I clearly did not have to fight with my daughter this much.

And I change so much poop that when I smell plain old baby wipes, they seriously smell like poop to me.


Changing poopy diapers is the worst.

This is what I have never understood. No matter how much cleansing, washing and hand sanitizing I do - my hands STILL smell funky after a poop change.

But my daughter smells like a field of wild lavender. Why is that exactly?

I don't remember having to struggle and chase my daughter to change her diaper. I don't know if it was that she didn't fight or she didn't poop so much. Now it is a full on war. He actually gets the full name, "Baby Bum BarBum, hold still" It doesn't help. I've come to hate changing his diaper. I don't know how many shit stains I have on my carpet and usually adorn one or two on my clothes. Your not alone.

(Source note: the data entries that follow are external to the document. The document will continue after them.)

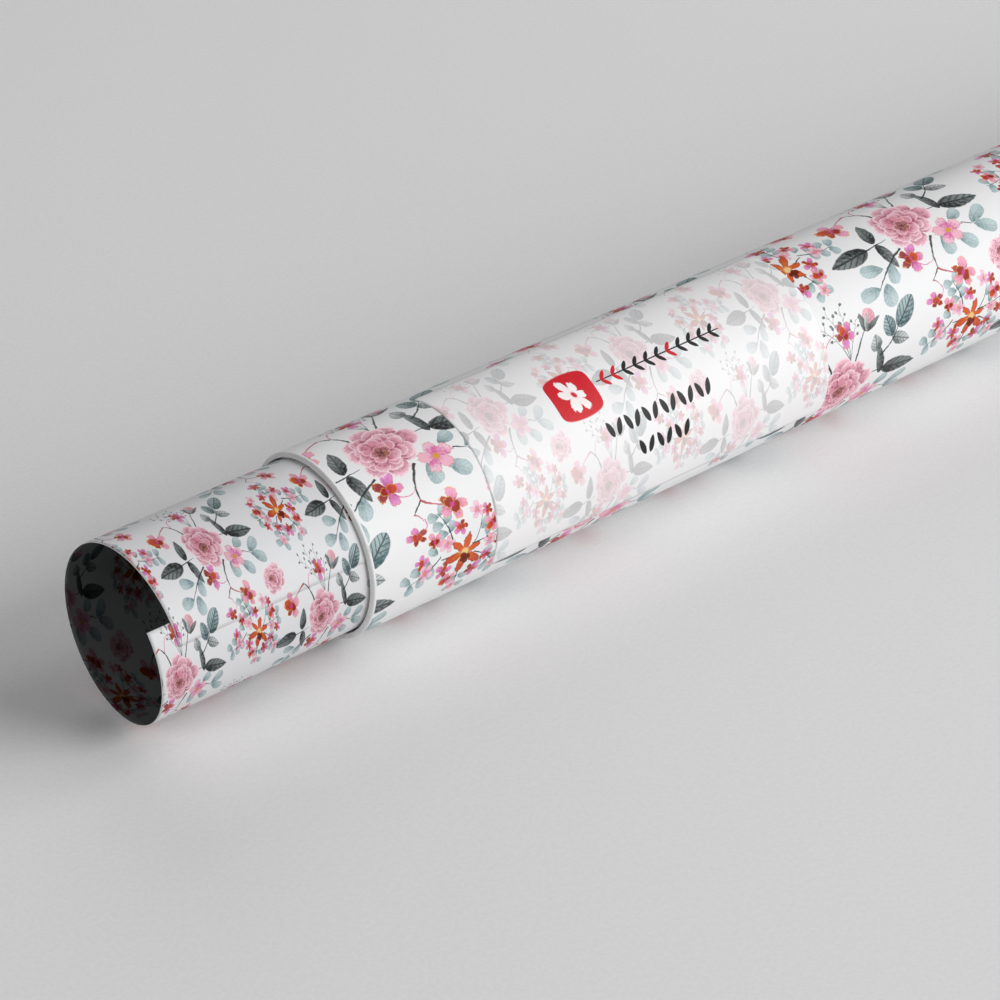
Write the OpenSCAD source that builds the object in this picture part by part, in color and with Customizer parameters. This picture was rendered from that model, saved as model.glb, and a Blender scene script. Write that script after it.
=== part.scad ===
// Roll of printed gift wrap, lying on its side along X.
// A wound web of paper holds a loose, slightly skewed inner sheet that has telescoped out of it
// towards -X, and both sit round a cardboard core made of three glued plies.
// The origin is on the surface that the roll lies on, midway along its whole length.
// Angles round the roll are measured from +Y towards +Z: 90 is the top, 180 the -Y side.

/* [Wound web] */
// Width of the paper, which is the length of the roll
roll_len = 700; // [300:10:1000]
// Outside diameter of the roll
roll_d = 50; // [40:1:60]
// Length of paper wound onto the roll
web_len = 2000; // [1000:100:3000]
// Thickness of the paper
paper_t = 0.1; // [0.06:0.01:0.12]

/* [Inner sheet] */
// Thickness of the heavier, double-sided inner sheet
sheet_t = 0.15; // [0.1:0.01:0.2]
// Radial gap between the inner sheet and the web around it
sheet_gap = 0.53; // [0.4:0.01:1]
// How far the longest point of the sheet stands out of the web
pulled_out = 62.3; // [10:0.1:200]
// How far the skew moves the sheet's rim along the roll in one turn
skew_rise = 6.6; // [1:0.1:12]
// Direction of the edge where the sheet starts, in degrees
sheet_start = 147; // [0:1:359]
// Angle by which the sheet laps over its own start, in degrees
overlap_angle = 15.7; // [5:0.1:90]

/* [Core] */
// Radial gap between the core and the inner sheet
core_gap = 0.3; // [0.1:0.05:1]
// Thickness of each of the core's three plies
ply_t = 0.5; // [0.3:0.1:0.8]

/* [Label] */
// Distance from the roll's open end to the label
label_inset = 39.4; // [10:0.1:150]
// Length of the label along the roll
label_len = 117.3; // [40:0.1:150]
// Angle where the label starts, in degrees
label_start = 70; // [0:1:180]
// Angle that the label covers, in degrees
label_angle = 136.6; // [30:0.1:180]
// Thickness of the label
label_t = 0.1; // [0.08:0.01:0.2]

/* [Tail tape] */
// Number of clear tape tabs that hold the free edge of the web
tape_count = 3; // [1:1:5]
// Width of a tab along the roll
tape_w = 18; // [10:1:30]
// Length of a tab around the roll
tape_len = 30; // [15:1:40]
// Thickness of the tape
tape_t = 0.06; // [0.05:0.01:0.1]
// Direction of the web's free edge, in degrees
tail_angle = 335; // [280:1:360]
// Distance from each end of the roll to the middle of its nearest tab
tape_inset = 60; // [20:5:120]

/* [Hidden] */

$fn = 96;
roll_r = roll_d / 2;
total_len = roll_len + pulled_out;
x_mouth = -total_len / 2;
x_web = x_mouth + pulled_out;

// The wound length times the paper's thickness is the area of the web's ring.
web_r_in = sqrt(pow(roll_r, 2) - web_len * paper_t / PI);
sheet_r_out = web_r_in - sheet_gap;
sheet_r_in = sheet_r_out - sheet_t;
core_r_out = sheet_r_in - core_gap;
ply_r = [for (i = [0:3]) core_r_out - i * ply_t];

// Whole angle that the sheet turns through, from its start to its free edge
sheet_wrap = 360 + overlap_angle;
// Angle between two rulings of the sheet's surface
sheet_step = 5;
// The sheet climbs onto its own start over this angle, and stays this far clear of it.
climb_angle = 45;
lap_gap = 0.03;

tape_pitch = (roll_len - 2 * tape_inset) / max(tape_count - 1, 1);
tape_angle = tape_len / roll_r * 180 / PI;

// Puts a solid drawn round the Z axis round the axis of the roll, with its angle 0 at +Y.
module on_axis(x = 0) {
    translate([x, 0, roll_r]) rotate([90, 0, 90]) children();
}

module tube(r_out, r_in, x, len) {
    on_axis(x) rotate_extrude() translate([r_in, 0]) square([r_out - r_in, len]);
}

// Part of a tube that covers only some of its turn
module shell(r_out, r_in, x, len, start, angle) {
    on_axis(x) rotate([0, 0, start])
        rotate_extrude(angle = angle) translate([r_in, 0]) square([r_out - r_in, len]);
}

// Inside radius of the skewed sheet once it has turned through an angle: level for most of the
// turn, then a smooth climb onto the sheet's own start.
function sheet_r(turned) =
    let (climb = min(max((turned - 360 + climb_angle) / climb_angle, 0), 1))
    sheet_r_in + (sheet_t + lap_gap) * climb * climb * (3 - 2 * climb);

// The four corners of the sheet's section there: two at its near rim, then two at its far rim
function sheet_corners(turned) =
    let (near = x_mouth + skew_rise * turned / 360, far = near + roll_len, r = sheet_r(turned))
    [for (c = [[r, near], [r + sheet_t, near], [r + sheet_t, far], [r, far]])
        [c[0] * cos(turned), c[0] * sin(turned), c[1]]];

// The web, wound some thirteen turns deep
module outer_web() {
    color("whitesmoke") tube(roll_r, web_r_in, x_web, roll_len);
}

// The printed sticker over the front and top
module label() {
    color("mistyrose")
        shell(roll_r + label_t, roll_r, x_web + label_inset, label_len, label_start, label_angle);
}

// Tabs of clear tape across the free edge
module tail_tape() {
    color("lightcyan", 0.5)
        for (i = [0:tape_count - 1])
            shell(roll_r + tape_t, roll_r, x_web + tape_inset + i * tape_pitch - tape_w / 2,
                  tape_w, tail_angle - tape_angle / 2, tape_angle);
}

// One skewed turn of the sheet and the lap over its own start, as a sheet of even thickness
module inner_sheet() {
    steps = ceil(sheet_wrap / sheet_step);
    last = 4 * steps;
    corners = [for (i = [0:steps]) each sheet_corners(sheet_wrap * i / steps)];
    sides = [for (i = [0:steps - 1], k = [0:3])
        let (a = 4 * i + k, b = 4 * i + (k + 1) % 4) each [[a, b, b + 4], [a, b + 4, a + 4]]];
    ends = [[3, 2, 1, 0], [last, last + 1, last + 2, last + 3]];
    color("lavenderblush")
        on_axis() rotate([0, 0, sheet_start]) polyhedron(corners, concat(sides, ends));
}

module core_outer_ply() {
    color("tan") tube(ply_r[0], ply_r[1], x_web, roll_len);
}

module core_middle_ply() {
    color("burlywood") tube(ply_r[1], ply_r[2], x_web, roll_len);
}

module core_inner_ply() {
    color("tan") tube(ply_r[2], ply_r[3], x_web, roll_len);
}

outer_web();
label();
tail_tape();
inner_sheet();
core_outer_ply();
core_middle_ply();
core_inner_ply();
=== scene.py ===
import math
import random
from collections import namedtuple

import bpy
import numpy as np
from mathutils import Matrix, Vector


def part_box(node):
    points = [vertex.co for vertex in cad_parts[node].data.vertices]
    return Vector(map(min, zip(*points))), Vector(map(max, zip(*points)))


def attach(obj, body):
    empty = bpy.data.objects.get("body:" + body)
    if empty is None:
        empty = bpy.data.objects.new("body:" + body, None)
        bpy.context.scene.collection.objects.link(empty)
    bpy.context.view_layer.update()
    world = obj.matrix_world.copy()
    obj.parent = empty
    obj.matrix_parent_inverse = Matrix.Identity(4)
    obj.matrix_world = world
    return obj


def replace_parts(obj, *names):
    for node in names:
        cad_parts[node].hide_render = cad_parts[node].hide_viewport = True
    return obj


# A roll of printed gift wrap: a wound web, a skewed inner sheet telescoped out of it, a paper label,
# tape tabs and a core of three plies of kraft, grey and kraft board. Lengths are metres, and angles
# round the roll are degrees from +Y towards +Z, unless a name says otherwise. The printed artwork
# has its own millimetres.

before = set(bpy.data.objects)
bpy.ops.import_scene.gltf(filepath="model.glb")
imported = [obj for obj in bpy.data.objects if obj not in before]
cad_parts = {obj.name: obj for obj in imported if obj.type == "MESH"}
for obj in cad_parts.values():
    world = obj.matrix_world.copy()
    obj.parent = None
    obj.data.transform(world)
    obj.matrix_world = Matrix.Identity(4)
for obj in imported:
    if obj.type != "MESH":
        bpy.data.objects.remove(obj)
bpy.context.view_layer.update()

MM = 0.001


def radii(node):
    """Smallest and largest distance of a CAD node's points from the roll's axis."""
    points = np.array([v.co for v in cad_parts[node].data.vertices])
    r = np.hypot(points[:, 1], points[:, 2] - AXIS_Z)
    return float(r.min()), float(r.max())


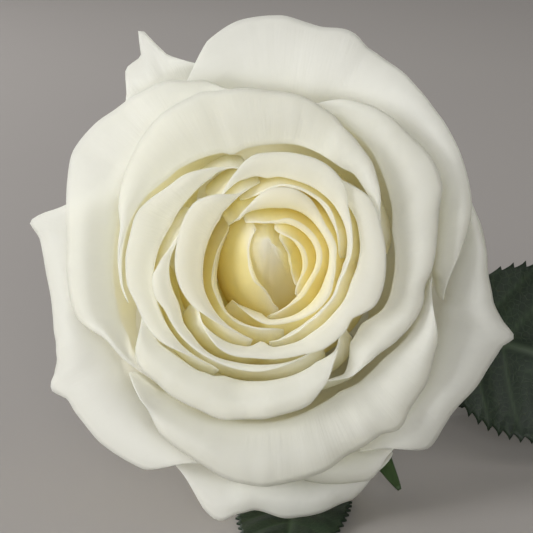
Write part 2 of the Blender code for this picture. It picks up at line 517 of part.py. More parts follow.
def tube(name, points, radii, sides_resolution, collection):
    """A capped tube along points, as a mesh object with its caps closed."""
    curve = bpy.data.curves.new(name, "CURVE")
    curve.dimensions = "3D"
    curve.bevel_depth = MM
    curve.bevel_resolution = sides_resolution
    curve.use_fill_caps = True
    spline = curve.splines.new("POLY")
    spline.points.add(len(points) - 1)
    for target, point, radius in zip(spline.points, points, radii):
        target.co = (*(point * MM), 1.0)
        target.radius = radius
    holder = bpy.data.objects.new(name + "_line", curve)
    collection.objects.link(holder)
    bpy.context.view_layer.update()
    evaluated = holder.evaluated_get(bpy.context.evaluated_depsgraph_get())
    mesh = bpy.data.meshes.new_from_object(evaluated)
    bm = bmesh.new()
    bm.from_mesh(mesh)
    bmesh.ops.remove_doubles(bm, verts=bm.verts, dist=0.00001)
    bm.to_mesh(mesh)
    bm.free()
    obj = bpy.data.objects.new(name, mesh)
    obj.matrix_world = holder.matrix_world
    collection.objects.link(obj)
    bpy.data.objects.remove(holder, do_unlink=True)
    return obj


def join_all(base, others_collection):
    """Joins every object of a collection into the base by one union, and removes them."""
    union = base.modifiers.new("join", "BOOLEAN")
    union.operation = "UNION"
    union.solver = "MANIFOLD"
    union.operand_type = "COLLECTION"
    union.collection = others_collection
    bpy.context.view_layer.update()
    evaluated = base.evaluated_get(bpy.context.evaluated_depsgraph_get())
    joined = bpy.data.meshes.new_from_object(evaluated)
    base.modifiers.clear()
    base.data = joined
    for obj in list(others_collection.objects):
        bpy.data.objects.remove(obj, do_unlink=True)
    bpy.data.collections.remove(others_collection)


def make_prickle(share, angle, length, collection, material):
    """A prickle: a slim cone that leans towards the stem's foot, its root sunk in the stem."""
    side, along = stem_side(share, angle)
    point_way = (side + along * 0.45).normalized()
    bm = bmesh.new()
    bmesh.ops.create_cone(bm, cap_ends=True, segments=6, radius1=1.9, radius2=0.15, depth=length)
    turn = point_way.to_track_quat("Z", "Y").to_matrix().to_4x4()
    middle = stem_point(share) + side * (STEM_RADIUS - 0.9) + point_way * (length / 2)
    bmesh.ops.transform(bm, matrix=Matrix.Translation(middle) @ turn, verts=bm.verts)
    return finish_object("prickle", bm, collection, material, None)


def make_stem(collection, material):
    line = [stem_point(i / STEM_PIECES) for i in range(STEM_PIECES + 1)]
    radii = [STEM_RADIUS * (0.92 + 0.08 * i / STEM_PIECES) for i in range(STEM_PIECES + 1)]
    stem = tube("stem", line, radii, 2, collection)
    stem.data.materials.append(material)
    prickles = new_collection("prickles")
    for share, angle, length in PRICKLES:
        make_prickle(share, angle, length, prickles, material)
    join_all(stem, prickles)
    return stem


def blade_width(along):
    """The half width of a leaflet along its length, as a share of its widest: blunt at its base."""
    return math.sin(math.pi * min(max(along, 0.0), 1.0) ** 0.68) ** 0.85


def blade_point(leaflet, along, side):
    """A point of a leaflet's middle surface: along from its base to its tip, side from -1 to 1."""
    base, tip = Vector(leaflet.base), Vector(leaflet.tip)
    run = tip - base
    across = run.cross(Vector(leaflet.face)).normalized()
    normal = across.cross(run).normalized()
    half = leaflet.width / 2 * blade_width(along) + 0.45
    arch = leaflet.arch * run.length * math.sin(math.pi * along)
    gutter = 2.4 * leaflet.arch * half * abs(side)
    point = base + run * along + across * (half * side) + normal * (arch + gutter)
    over = point.z - BLADE_THICKNESS / 2 - SETTLING
    if over < 0.0:
        point.z = BLADE_THICKNESS / 2 + SETTLING * math.exp(over / SETTLING)
    return point


def make_blade(name, leaflet, collection, material):
    """A leaflet with toothed edges, as a thin arched blade."""
    bm = bmesh.new()
    bmesh.ops.create_grid(bm, x_segments=BLADE_COLUMNS, y_segments=BLADE_ROWS, size=1.0)
    for vert in bm.verts:
        side = vert.co.x
        row = round((vert.co.y + 1) / 2 * BLADE_ROWS)
        along = row / BLADE_ROWS
        if abs(side) > 0.99 and row % 2 == 1:
            side *= 1 - TOOTH_DEPTH
            along += TOOTH_LEAN / BLADE_ROWS
        vert.co = blade_point(leaflet, along, side)
    bmesh.ops.triangulate(bm, faces=bm.faces)
    obj = finish_object(name, bm, collection, material, None)
    shell = obj.modifiers.new("thickness", "SOLIDIFY")
    shell.thickness = BLADE_THICKNESS * MM
    shell.offset = 0.0
    return obj


def make_leaf(name, share, angle, course, leaflets, collection, material):
    """A compound leaf: its rachis, which starts just off the stem, and its leaflets, joined in one solid."""
    side, along = stem_side(share, angle)
    foot = stem_point(share) + side * (STEM_RADIUS + GAP)
    controls = (foot, foot + side * 5.0) + tuple(Vector(point) for point in course)
    pieces = 4 * len(course)
    line = [read_spline(controls, i / pieces) for i in range(pieces + 1)]
    radii = [RACHIS_RADIUS * (1.35 - 0.45 * i / pieces) for i in range(pieces + 1)]
    leaf = tube(name, line, radii, 1, collection)
    leaf.data.materials.append(material)
    blades = new_collection(name + "_blades")
    for leaflet in leaflets:
        make_blade("blade", leaflet, blades, material)
    join_all(leaf, blades)
    return leaf


def leaves():
    """The three leaves: name, share of the stem and angle around it, the rachis and the leaflets."""
    bloom = bloom_to_part
    toward = bloom((0, 0, 1)) - bloom((0, 0, 0))
    up = Vector((0, 0, 1))
    right = (
        "leaf_right", 0.17, 92,
        (bloom((16, -6, -102)), bloom((26, -9, -88)), bloom((39, -13, -66.5))),
        (
            Leaflet(bloom((38.5, -13, -67)), bloom((97, -30, -63)), toward, 41, 0.07),
            Leaflet(bloom((26, -9, -86)), bloom((36, 33, -82)), toward, 26, 0.07),
            Leaflet(bloom((26, -9, -86)), bloom((56, -33, -101)), toward, 26, 0.07),
            Leaflet(bloom((15, -5, -102)), bloom((24, 26, -103)), toward, 20, 0.07),
            Leaflet(bloom((15, -5, -102)), bloom((36, -22, -118)), toward, 20, 0.07),
        ),
    )
    front = (
        "leaf_front", 0.42, 180,
        ((1, 122, 4), (2, 104, 1.4), (4, 70, 1.3), (6.5, 38, 1.2)),
        (
            Leaflet((6.5, 38, 0), (1.5, -22, -1), up, 24.5, 0.025),
            Leaflet((4.6, 70, 0), (-24, 66, -1), up, 20, 0.04),
            Leaflet((4.6, 70, 0), (31, 63, -1), up, 20, 0.04),
            Leaflet((3, 97, 0), (-28, 91, -1), up, 22, 0.05),
            Leaflet((3, 97, 0), (32, 85, -1), up, 22, 0.05),
        ),
    )
    left = (
        "leaf_left", 0.60, -92,
        ((-6, 160, 8), (-11, 164, 2), (-20, 168, 1.2)),
        (
            Leaflet((-19, 168, 0), (-57, 172, -1), up, 26, 0.05),
            Leaflet((-12, 165, 2), (-22, 192, -1), up, 20, 0.05),
            Leaflet((-12, 165, 2), (-30, 142, -1), up, 20, 0.05),
        ),
    )
    return right, front, left


def main():
    clear_scene()
    rose = new_collection("rose")
    petal_white = new_material("petal_white", (0.80, 0.78, 0.70), 0.6)
    heart_cream = new_material("heart_cream", (0.78, 0.72, 0.52), 0.6)
    calyx_green = new_material("calyx_green", (0.09, 0.14, 0.05), 0.6)
    stem_green = new_material("stem_green", (0.08, 0.13, 0.05), 0.5)
    leaf_green = new_material("leaf_green", (0.02, 0.045, 0.02), 0.45)

    origin = bpy.data.objects.new("rose_origin", None)
    rose.objects.link(origin)
    origin.location = Vector((BLOOM_CENTRE.x, BLOOM_CENTRE.y, 0.0)) * MM
    axis = bpy.data.objects.new("bloom_axis", None)
    rose.objects.link(axis)
    axis.parent = origin
    axis.location = (0.0, 0.0, BLOOM_CENTRE.z * MM)
    axis.rotation_euler = (math.radians(90.0 - LEAN), 0.0, 0.0)

    make_heart(rose, heart_cream, axis)
    for petal in PETALS:
        make_petal(petal, rose, petal_white, axis)
    make_hip(rose, calyx_green, axis)
    for number, (angle, midrib) in enumerate(SEPALS, 1):
        make_sepal(number, angle, midrib, rose, calyx_green, axis)
    make_stem(rose, stem_green).parent = origin
    for name, share, angle, course, leaflets in leaves():
        make_leaf(name, share, angle, course, leaflets, rose, leaf_green).parent = origin


main()
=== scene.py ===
import math

import bmesh
import bpy
from mathutils import Matrix, Vector, noise


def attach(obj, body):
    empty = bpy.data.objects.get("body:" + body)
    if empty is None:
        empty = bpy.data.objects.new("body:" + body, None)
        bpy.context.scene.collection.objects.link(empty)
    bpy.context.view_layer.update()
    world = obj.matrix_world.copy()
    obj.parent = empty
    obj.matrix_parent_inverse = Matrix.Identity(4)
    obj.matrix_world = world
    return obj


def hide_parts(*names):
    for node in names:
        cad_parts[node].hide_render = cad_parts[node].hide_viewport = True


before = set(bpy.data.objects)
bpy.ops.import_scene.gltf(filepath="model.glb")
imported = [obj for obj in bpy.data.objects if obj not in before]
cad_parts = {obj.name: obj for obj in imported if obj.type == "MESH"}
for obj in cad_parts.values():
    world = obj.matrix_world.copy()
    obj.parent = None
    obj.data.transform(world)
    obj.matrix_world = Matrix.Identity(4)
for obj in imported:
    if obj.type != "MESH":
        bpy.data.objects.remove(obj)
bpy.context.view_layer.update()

# A cut white rose lying on a pale surface. The bloom has a frame of its own: x to its right, y up its
# face and z out of it along its axis, level with the rims of the inner petals. Lengths are in
# millimetres until a piece is finished, and angles are in degrees, counted from x towards y.

pose = dict(
    lean=15.0,  # how far the bloom leans back
    centre=(-20.0, -99.1, 58.5),  # the bloom's own origin in the part's frame
)
bloomTurn = Matrix.Rotation(math.radians(90.0 - pose["lean"]), 4, "X")
bloomPlace = Matrix.Translation(pose["centre"]) @ bloomTurn
# the surface point straight below the bloom's origin
groundPlace = Matrix.Translation((pose["centre"][0], pose["centre"][1], 0.0))


def onGround(point):
    # a point of the bloom, seen from that surface point
    return (bloomTurn.to_3x3() @ Vector(point)) + Vector((0, 0, pose["centre"][2]))


# Colours and materials


def shade(hexText):
    # an sRGB hex colour as the linear values that Blender works in
    parts = [int(hexText[i:i + 2], 16) / 255 for i in (1, 3, 5)]
    return tuple(c / 12.92 if c <= 0.04045 else ((c + 0.055) / 1.055) ** 2.4 for c in parts) + (1.0,)


def addNode(material, kind, settings=None, links=None):
    node = material.node_tree.nodes.new(kind)
    for name, value in (settings or {}).items():
        if isinstance(name, int) or name in node.inputs:
            node.inputs[name].default_value = value
        else:
            setattr(node, name, value)
    for name, (source, output) in (links or {}).items():
        material.node_tree.links.new(source.outputs[output], node.inputs[name])
    return node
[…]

I have finally pulled the pregnancy card, in this, my 37 month of pregnancy in four and a half years, claiming my sciatic nerve can't take the bending.

Oh, what true love your son has for you! He wouldn't allow any other woman to wipe his ass ;)

My son has struggled on and off with chronic constipation, which is its own house of horrors, but if there was any silver lining, it was that I didn't have to change as many blowouts back when he was still in diapers.

So glad you snagged a babysitter. And by the by I have noticed that I am also shopping-impaired when out without the kiddo. It's like I'm a zoo animal just released to the wild, befuddled by my sudden freedom.

I highly recommend trying EC with your next baby (see www.diaperfreebaby.com, www.tribalbaby.org, and Yahoo group "Elimination Communication" for starters). Some of the "late-starter" EC techniques might help with your current situation too (there's a Yahoo group called "IPT Late Starters" or something like that).

We started EC "late" (around 10 months) when I first heard about the idea, and by about 14 months, I'd say 90% of my son's poops were making it into the toilet. He was out of diapers completely around 18 months. If we're lucky enough to have another baby, I'm totally starting from birth.

It's like wrestling with an octopus, huh? R. won't stay laying down. I have to hog tie him to the changing table. I hand him a little toy - bah! thrown on the floor.

I get you. So completely. Like the time he had poo on his butt and rolled over and wiped his poopy butt on my white shirt. Yew.

Gah. I'm with you. My son poops a lot too. He's 3 1/2, still not potty trained and still pooping 3-4 times a day. Who knew people could go that much?

I pray for the EXACT SAME THING. My husband is deployed, so I am lucky enough to change ALL the poopy diapers. He goes to daycare for an hour and a half 3-4 days a week, and I alwaysalwaysalways hope that he will poop there. Sometimes I get lucky, most often not. Sigh.